The demolitions began in 2009 near a copper and cobalt mine in Katanga province and were carried out by the police with help by Enterprise General Malta Forrest, a subsidiary of the Belgian firm Groupe Forrest International, said the report, which draws on satellite imagery, video footage and criminal files.

"There is now overwhelming and irrefutable evidence showing that the forced evictions that Groupe Forrest International has denied for years in fact took place," said Audrey Gaughran, Amnesty's global issues director.

In a statement responding to the report, GFI said Monday that the evictions were "regrettable and unacceptable" but were the fault of the police, not the company.

"These grave allegations are baseless and are not supported by the facts ... Groupe Forrest refutes them completely," the statement said. "Its subsidiaries and employees always act in an ethical and responsible manner."

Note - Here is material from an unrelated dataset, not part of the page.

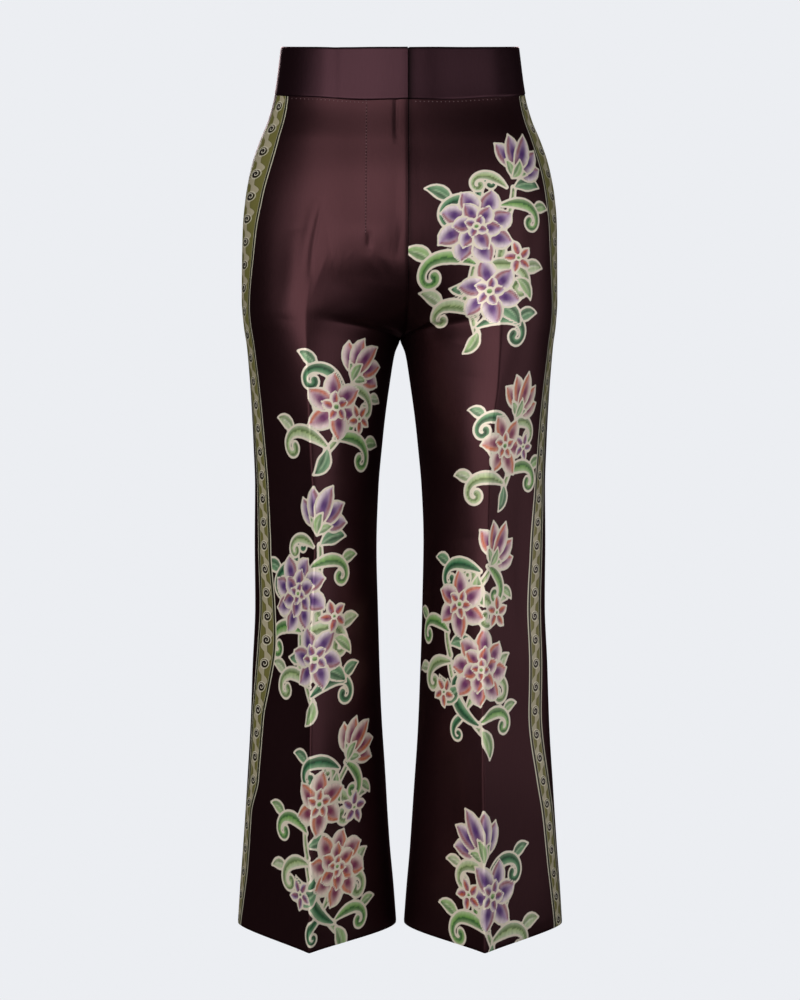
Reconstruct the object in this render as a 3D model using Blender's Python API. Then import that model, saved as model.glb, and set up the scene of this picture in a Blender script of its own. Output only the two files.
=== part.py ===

The police operation was ostensibly intended to clear out small-scale miners stealing from the mine but Amnesty said the evidence indicates that hundreds of people including longtime residents were evicted.

Government spokesman Lambert Mende expressed surprise at the findings.

"Amnesty International cannot be more royalist than the king," Mende said. "It should let justice do its work like in any law-abiding state."

The report, however, states that while a prosecutor investigated the demolitions, provincial officials and officials in Kinshasa, the capital, ordered that no charges be filed.